Bank-Sold Annuities Hit Fifteen Month High
April 18, 2011 by Scott Stathis
Windsor, CT, April 15, 2011- Total annuity sales through banks registered a 27 percent increase in February of 2011 to hit a high not seen since October of 2009. According to the Kehrer-LIMRA Monthly Bank Annuity Sales Survey, both fixed and variable annuities registered double-digit growth, a feat not achieved since last August.
Financial institutions sold 27 percent more annuities in February than they did in January. Total sales of fixed and variable annuities surpassed the $3 billion mark for the first time since last spring.

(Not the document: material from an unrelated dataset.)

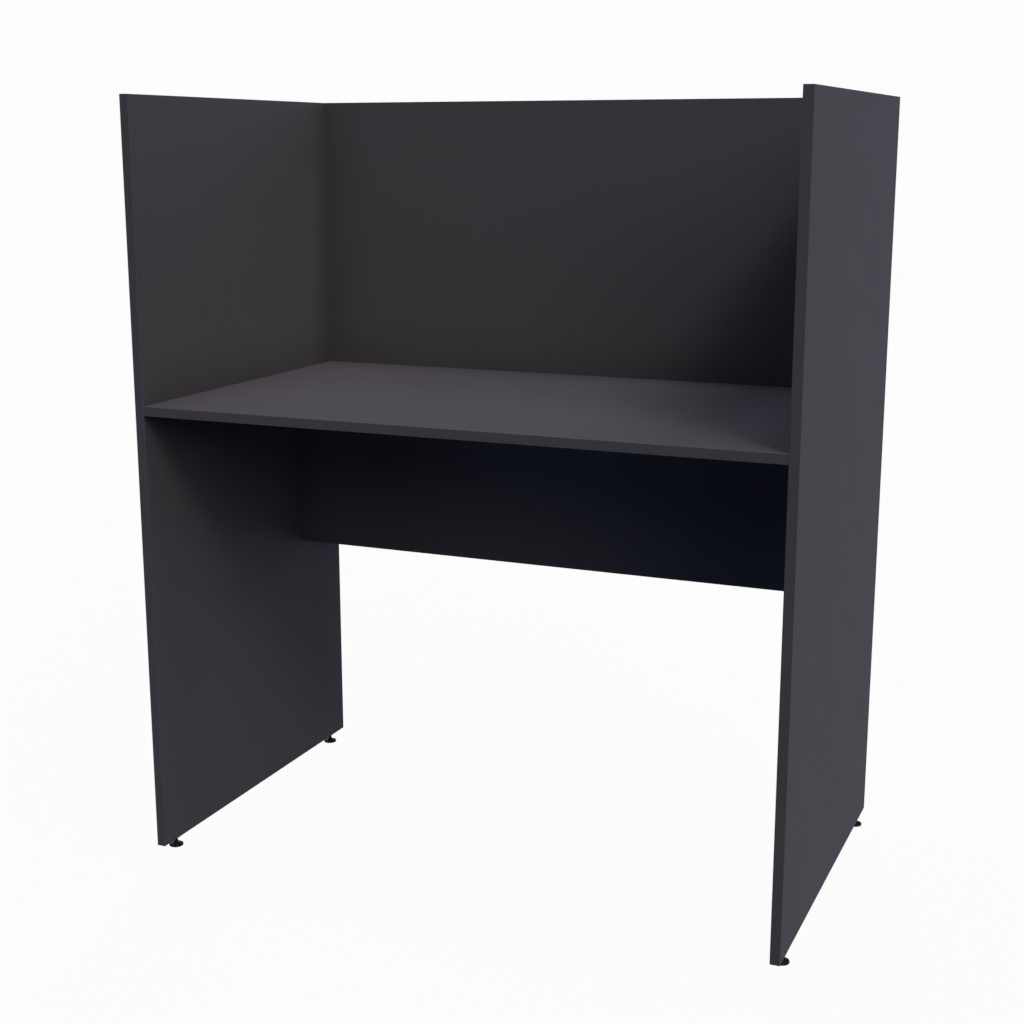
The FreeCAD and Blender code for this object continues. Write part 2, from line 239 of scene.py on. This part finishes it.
def melamine_over(shader):
    """Colour, roughness and height of a matt graphite melamine facing."""
    cloud = shader.noise(CLOUD, detail=4)
    fleck = shader.noise(FLECK, detail=2)
    colour = shader.shade(shader.shade(opaque(GRAPHITE), cloud, 0.98, 1.02), fleck, 0.72, 1.28)
    handled = shader.noise(HANDLING, detail=5, rough=0.6)
    roughness = shader.spread(handled, 0.52, 0.60)
    pearl = shader.noise(PEARL, detail=3, rough=0.6)
    return colour, roughness, pearl


def board_material(name, thickness_axis):
    """Melamine on a board's two faces, bare particle board on its edges and in its holes."""
    shader = Shader(name, 0.55, specular=0.35)
    colour, roughness, pearl = melamine_over(shader)
    if thickness_axis in CORNER_SHADE_DEPTH:
        # painted shade in the corners with the next boards
        colour = shader.painted_corner_shade(colour, CORNER_SHADE_DEPTH[thickness_axis])
    normal = shader.node("ShaderNodeTexCoord").outputs["Normal"]
    parts = shader.node("ShaderNodeSeparateXYZ", {"Vector": normal})
    facing = shader.math("ABSOLUTE", parts.outputs[thickness_axis], 0.0)
    bare = shader.math("LESS_THAN", facing, 0.5)
    chips = shader.cells(CHIP)
    dust = shader.noise(CHIP_DUST, detail=4, rough=0.7)
    wood = shader.shade(shader.mix(chips, opaque(CHIP_PALE), opaque(CHIP_DARK)), dust, 0.7, 1.25)
    colour = shader.mix(bare, colour, wood)
    roughness = shader.math("ADD", roughness, shader.spread(bare, 0.0, BARE_ROUGHNESS))
    return shader.finish(colour, roughness, shader.mix(bare, pearl, dust), BOARD_RELIEF)


def tape_material(name, along_axis):
    """PVC edge tape: the board's colour, a little smoother, with faint lines along its length."""
    shader = Shader(name, 0.5, specular=0.35)
    drawn = shader.noise(DRAWN_LINE, detail=3, place=shader.stretched(along_axis, TAPE_STRETCH))
    fleck = shader.noise(TAPE_FLECK, detail=2)
    colour = shader.shade(shader.shade(opaque(TAPE_GRAPHITE), drawn, 0.95, 1.05), fleck, 0.97, 1.03)
    return shader.finish(colour, shader.spread(drawn, 0.44, 0.56), drawn, FINE_RELIEF, 0.4)


def plastic_material(name, base, roughness, grain, specular):
    """Moulded plastic with a fine spark-eroded grain and slightly uneven sheen."""
    shader = Shader(name, roughness[0], specular=specular)
    spark = shader.noise(grain, detail=3, rough=0.6)
    worn = shader.noise(SHEEN, detail=4)
    colour = shader.shade(shader.shade(opaque(base), worn, 0.85, 1.15), spark, 0.94, 1.06)
    return shader.finish(colour, shader.spread(worn, *roughness), spark, FINE_RELIEF, 0.5)


def metal_material(name, base, roughness, metallic=1.0):
    """Plated, blackened or cast metal: a mottled surface with a pitted grain."""
    shader = Shader(name, roughness[0], metallic=metallic)
    mottle = shader.noise(MOTTLE, detail=5, rough=0.6)
    colour = shader.shade(opaque(base), mottle, 0.8, 1.15)
    uneven = shader.spread(mottle, *roughness)
    return shader.finish(colour, uneven, shader.cells(PIT), FINE_RELIEF, 0.3)


def beech_material(name, along_axis):
    """Beech with its short flecks, grain along the dowel."""
    shader = Shader(name, 0.6, specular=0.3)
    place = shader.stretched(along_axis, BEECH_STRETCH)
    grain = shader.noise(BEECH_GRAIN, detail=6, rough=0.65, place=place)
    rays = shader.cells(BEECH_RAY, place=place)
    wood = shader.mix(grain, opaque(BEECH_PALE), opaque(BEECH_DARK))
    colour = shader.shade(wood, rays, 0.85, 1.1)
    return shader.finish(colour, shader.spread(grain, 0.5, 0.7), grain, BEECH_RELIEF, 0.5)


BOARDS = {axis: board_material(f"graphite_board_{axis}", axis) for axis in "XYZ"}
TAPES = {axis: tape_material(f"edge_tape_{axis}", axis) for axis in "XYZ"}
FINISHES = {  # by the record's slot
    "cap_plastic": plastic_material("cap_plastic", CAP_GRAPHITE, (0.45, 0.6), CAP_GRAIN, 0.45),
    "black_plastic": plastic_material("black_plastic", GLIDE_BLACK, (0.3, 0.42), GLIDE_GRAIN, 0.22),
    "black_steel": metal_material("black_steel", STEEL_BLACK, (0.32, 0.5), metallic=0.6),
    "cast_zinc": metal_material("cast_zinc", CAST_GREY, (0.35, 0.55)),
    "zinc_plated_steel": metal_material("zinc_plated_steel", PLATING, (0.22, 0.4)),
    "beech": beech_material("beech_X", "X"),
}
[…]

February’s $3.4 billion total was an impressive 33 percent higher than in February 2010.
“After roughly six months of stagnation, total annuities have gotten a much needed boost,” said Janet Cappelletti, Associate Research Director at Kehrer-LIMRA. “For the first time in over a year, we saw decisive bank channel growth in both fixed and variable annuities.”
Variable Annuity Sales
Variable annuities hit a nearly three-year high in February, posting 1.68 billion in sales. Sales through financial institutions were 24 percent higher month-to-month and 41 percent above the prior February. Despite the impressive growth, the amount of variable annuities sold fell slightly below that of fixed annuities for the first time since September.

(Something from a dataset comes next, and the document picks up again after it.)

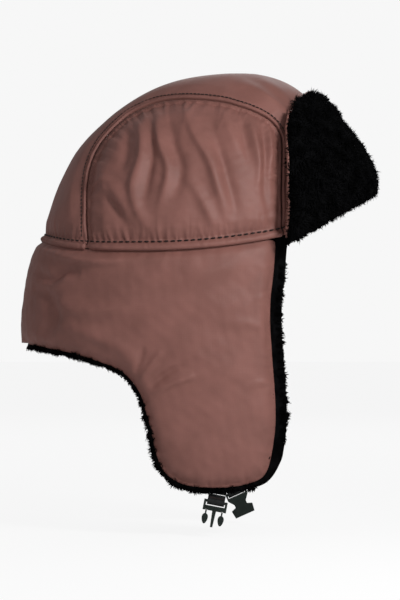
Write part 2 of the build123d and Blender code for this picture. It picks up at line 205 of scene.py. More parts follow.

“The sales environment was very favorable in February. The Dow Jones hit and surpassed 12,000, consumer confidence reached its highest level in 3 years, and the unemployment rate dipped below 9 percent for the first time since 2009,” said Jennifer Parmelee Witt, Associate Research Director at Kehrer-LIMRA. “February was the calm before the storm. Since February the global economy has taken a couple of hits which have put pressure on gas prices and taken a toll on consumer confidence. While we are encouraged with February’s results, we are waiting to see if these factors hinder the boost we usually expect from March production.”
Fixed Annuity Sales
Fixed annuities reclaimed crucial lost ground in February. At $1.71 billion, fixed sales were 29 percent higher than the previous month and 17 percent higher than in February 2010. Fixed annuity sales have only reached this level of sales once in the past 16 months.

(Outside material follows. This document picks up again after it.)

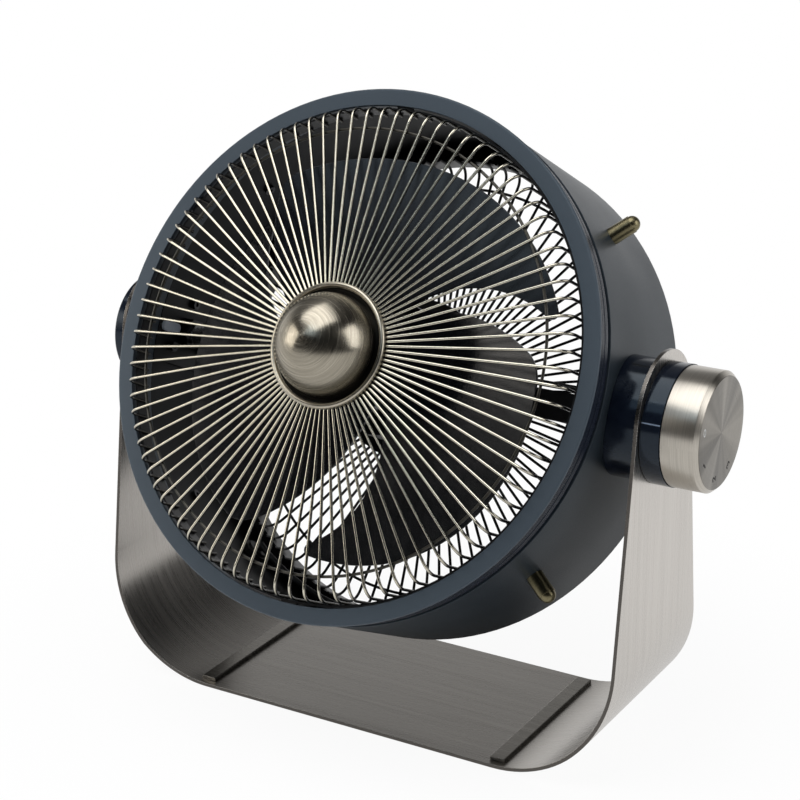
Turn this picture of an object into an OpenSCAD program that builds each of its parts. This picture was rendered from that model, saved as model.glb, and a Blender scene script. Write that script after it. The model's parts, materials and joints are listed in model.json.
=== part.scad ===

Success with fixed annuities came as the interest rate corridor between fixed annuities and bank CDs expanded in February. The spread between the yield on five-year CDs and the average effective yield offered by fixed annuities guaranteed for five years reached a nadir in the summer of 2010, according to the Kehrer-LIMRA Bank Fixed Annuity RateWatch. Increases in the average fixed annuity interest rates were larger than that of bank CD rates, producing a gap of 43 basis points in annuities’ favor by mid February.
Mutual Fund Sales
Mutual fund sales showed a scant 3 percent improvement from January to February. Banks sold $4.5 billion of mutual funds, a 3 percent dip versus the previous February.
Because of robust annuity sales, mutual funds comprised just 57 percent of the month’s bank sales. This was the lowest proportion of mutual funds sold through financial institutions since August 2009.
Kehrer-LIMRA is the premier provider of research and consulting services on banks as financial services stores. The Kehrer-LIMRA Monthly Bank Annuity Sales Survey is based on a national sample of banks that have a minimum of $4 billion in assets. The participating institutions account for about one-third of all bank annuity sales.